O cofrinho foi sacudido novamente. Em setembro de 2021, a Agência dos Estados Unidos para o Desenvolvimento Internacional (USAID) concedeu 6.6 milhões de dólares em doações para projetos que visam a “mudança de regime” em Cuba, um eufemismo para evitar dizer “intervenção direta de uma potência estrangeira”. A atual administração democrata dos Estados Unidos favoreceu especialmente o “Instituto Republicano Internacional” (IRI) com uma generosidade bipartidária que Donald Trump nunca demonstrou. Outros grupos baseados em Miami, Washington e Madri, que também receberam quantias generosas, estão entre os que pedem uma invasão da ilha. Esses grupos pintam um panorama apocalíptico em Havana para garantir um financiamento ainda maior no ano que vem.
O financiamento público para a indústria anti-Castro nos Estados Unidos parece inesgotável. No ano passado, pelo menos 54 organizações se beneficiaram dos programas do Departamento de Estado, da National Endowment for Democracy (NED) e da USAID para Cuba. Nos últimos 20 anos, esta última agência deu à Creative Associates International, uma fachada da CIA, mais de 1,8 bilhão de dólares para espionagem, propaganda e recrutamento de agentes da “mudança”, inclusive dentro da ilha. Um de seus projetos mais conhecidos, o chamado “Twitter cubano” ou ZunZuneo, resultou em um fracasso soberbo que revelou uma trama de corrupção e violações flagrantes de leis norte-americanas. O ZunZuneo custou ao diretor da USAID seu emprego, mas a Creative Associates International continua operando, só que agora sob disfarce.

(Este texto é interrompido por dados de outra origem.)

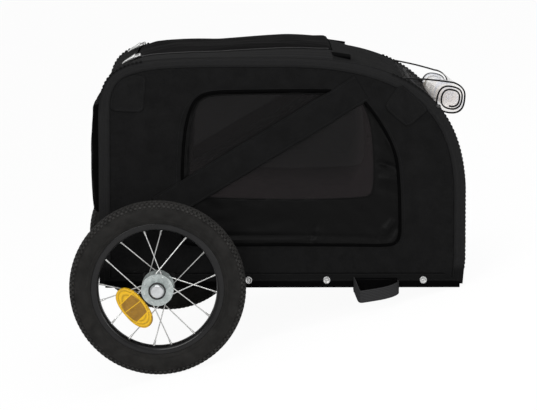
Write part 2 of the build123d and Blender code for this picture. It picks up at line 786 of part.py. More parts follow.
arm_sleeve = TOW_BRACKET_HEIGHT - 2 * TOW_BRACKET_PLATE - 2 * SIDE_GAP
with BuildPart() as tow_arm:
    with BuildSketch(deck(TOW_Z - arm_sleeve / 2)):
        with Locations((TOW_X, TOW_Y)):
            Circle(TOW_TUBE / 2 + SIDE_GAP)
    extrude(amount=arm_sleeve)
    with BuildLine(side_view(TOW_Y)) as arm_path:
        FilletPolyline(
            (TOW_X, TOW_Z),
            (TOW_X - TOW_START, TOW_Z),
            (TOW_X - TOW_RISE_END, TOW_Z + TOW_RISE),
            (TOW_X - TOW_LENGTH, TOW_Z + TOW_RISE),
            radius=2 * TOW_TUBE,
        )
    with BuildSketch(Plane(origin=arm_path.line @ 0, z_dir=arm_path.line % 0)):
        Circle(TOW_TUBE / 2)
    sweep()
    with BuildSketch(deck(TOW_Z - TOW_BRACKET_HEIGHT)):
        with Locations((TOW_X, TOW_Y)):
            Circle(TOW_PIN_R + BORE_GAP)
    extrude(amount=2 * TOW_BRACKET_HEIGHT, mode=Mode.SUBTRACT)
finish(tow_arm, "tow_arm")

coupling_x = TOW_X - TOW_LENGTH - COUPLING_WIDTH / 2
with BuildPart() as tow_coupling:
    with BuildSketch(side_view(TOW_Y + COUPLING_WIDTH / 2)):
        with Locations((coupling_x, TOW_Z + TOW_RISE)):
            RectangleRounded(COUPLING_WIDTH, COUPLING_WIDTH, COUPLING_WIDTH / 4)
            Circle(COUPLING_BORE_R, mode=Mode.SUBTRACT)
    extrude(amount=COUPLING_WIDTH)
finish(tow_coupling, "tow_coupling")
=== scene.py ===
"""Looks of a dog bicycle trailer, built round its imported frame.

Pieces are worked out in the towing frame, in millimetres: X forward and Y left from the
middle of the wheels' axis, Z up from it. parked() turns that frame nose down, to where
the model stands, in metres. The right side is drawn and the left side mirrors it.
"""

import json
import math

import bpy
import numpy as np
from bpy.props import FloatProperty, FloatVectorProperty, PointerProperty
from mathutils import Matrix


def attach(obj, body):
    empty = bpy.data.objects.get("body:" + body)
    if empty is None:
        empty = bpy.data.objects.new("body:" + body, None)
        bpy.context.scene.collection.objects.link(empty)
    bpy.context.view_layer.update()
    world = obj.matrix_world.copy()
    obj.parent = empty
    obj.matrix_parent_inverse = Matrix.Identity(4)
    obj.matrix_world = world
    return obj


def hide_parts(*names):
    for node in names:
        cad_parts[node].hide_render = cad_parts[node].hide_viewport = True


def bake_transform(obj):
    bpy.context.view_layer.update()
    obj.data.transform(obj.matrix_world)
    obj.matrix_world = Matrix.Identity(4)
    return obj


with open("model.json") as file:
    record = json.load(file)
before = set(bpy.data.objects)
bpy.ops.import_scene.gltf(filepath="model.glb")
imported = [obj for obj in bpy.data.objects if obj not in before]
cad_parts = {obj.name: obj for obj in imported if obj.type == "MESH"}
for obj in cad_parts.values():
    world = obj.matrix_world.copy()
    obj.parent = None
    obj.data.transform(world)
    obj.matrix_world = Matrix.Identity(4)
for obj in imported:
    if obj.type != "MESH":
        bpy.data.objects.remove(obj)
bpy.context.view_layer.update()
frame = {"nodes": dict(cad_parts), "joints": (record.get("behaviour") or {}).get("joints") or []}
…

O pesquisador norte-americano Tracey Eaton, que seguiu durante anos as rotas desses financiamentos, comentou recentemente que muitos dos programas de financiamento para a “mudança de regime” em Cuba são tão furtivos que provavelmente nunca será possível saber quem são todos os beneficiários ou qual é o valor total, e a julgar pelos milhões que se conhece, o subsídio real deve atingir valores ainda maiores. De acordo com cartas do Departamento de Estado e da USAID que Eaton recebeu, as estratégias de “construção da democracia” são consideradas “segredos comerciais” e estão isentas de divulgação segundo a Lei de Liberdade de Informação dos EUA.
Os Estados Unidos enlouquecem com qualquer alegada insinuação de intrusão russa, chinesa ou islâmica na política local e nas plataformas online do país. No entanto, não hesita um minuto em intervir rudemente em Cuba, conforme expõe o diário digital MintPress News, que documentou como grupos privados no Facebook instigaram os protestos de 11 de julho em várias cidades cubanas. “O envolvimento de estrangeiros nos assuntos internos de Cuba está em um nível que dificilmente pode ser concebido nos Estados Unidos”, diz a publicação, acrescentando: “as pessoas que desencadearam os protestos de 11 de julho em Cuba estão planejando ações semelhantes para outubro e novembro.”
Os Estados Unidos são uma superpotência militar cujos planos para subversão política são uma vergonha e um escândalo, e não há indicação de que Washington conseguirá realizar agora o que vem falhando em conseguir nos últimos 60 anos. Na verdade, a obsessão do governo dos EUA por Cuba já tem mais de dois séculos, como Louis A. Pérez, historiador da Universidade da Carolina do Norte em Chapel Hill, mostrou em um ensaio brilhante intitulado “Cuba como um transtorno obsessivo-compulsivo”: “A questão de Cuba raramente foi um tópico de discussão racional. Desafia uma explicação fácil e certamente não pode ser entendida exclusivamente – ou mesmo principalmente – dentro da lógica do cálculo político que, de outra forma, serve para informar as relações exteriores dos EUA, principalmente porque não é lógico”, escreve o historiador.
O que faz sentido é a permanência da “intransigência” cubana ao longo do tempo. Ernesto Che Guevara costumava repetir em seus discursos, nos primeiros anos da revolução de 1959, que “Cuba não será outra Guatemala”. Em outras palavras, sua independência do império dos EUA não poderia ser boicotada com ataques pela mídia, primeiramente, e por mobilizações induzidas e ataques militares posteriormente.
O costume de derrubar alternativas independentes é tão antigo e a arrogância proveniente de sua esmagadora força militar e capacidade de mídia é tão cega, que o governo dos Estados Unidos não foi capaz de prever suas derrotas contínuas nem superar o trauma de ter uma ilha rebelde “quase à vista de nossas costas”, como disse John Quincy Adams, e ainda por cima, sem o menor interesse em ser “o estado que nos falta entre a entrada do Golfo e a saída do vasto vale do Mississippi”.
A grande verdade de tudo isso, como Louis A. Pérez sabiamente comenta, é que os cubanos aprenderam com a história, mas Washington não.